In an era where faith meets the algorithm, Pope Leo XIV has become a global online phenomenon, his profile exploding across digital platforms following his surprise election in May.
The Wikimedia Foundation’s annual rundown of English Wikipedia’s most-viewed pages, unveiled on 2 December, places the new pontiff’s entry at number five, a testament to the insatiable curiosity sparked by the first American-born pope.
Traffic to all Wikimedia sites hit an unprecedented 800,000 views per second in the weeks after his selection, shattering records and dwarfing normal levels by more than sixfold.
The surge followed the death of his predecessor, Pope Francis, on 21 April after a 12-year papacy that reshaped the Church with its emphasis on mercy and the Global South. Francis’s page clocks in at 11th, as users delved into the life of the trailblazing Argentine, the first Latin American pontiff.

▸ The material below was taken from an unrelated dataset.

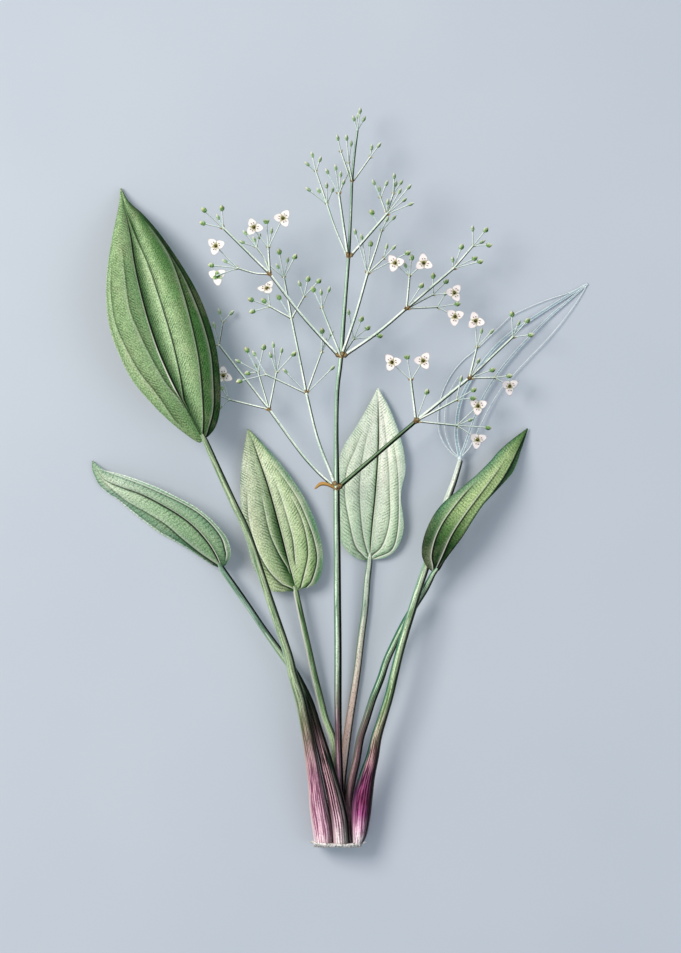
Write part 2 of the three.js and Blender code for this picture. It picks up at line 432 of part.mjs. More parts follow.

Wikipedia, the volunteer-driven behemoth that ranks fifth among the world’s most-visited sites in 2025 (trailing only Google, YouTube, Facebook and Instagram), captured the moment perfectly. “As people rushed online to learn about Leo, we saw our biggest ever spike,” the foundation noted.
Google’s “Year in Search 2025” echoed the frenzy. Worldwide, Leo XIV ranked fifth among trending people, while his election vaulted to fourth in news searches. In the US, his birthplace, he tied for fifth in people queries, with the conclave seventh in news and Francis seventh among the year’s deceased figures.
The Chicago-born Robert Francis Prevost, 70, an Augustinian friar with deep roots in Peru, chose “Leo” to honour his 19th-century namesake’s social justice legacy amid today’s AI-driven upheavals.
His rapid rise from obscurity to icon reflects a Church at a crossroads, where ancient rituals collide with viral virality.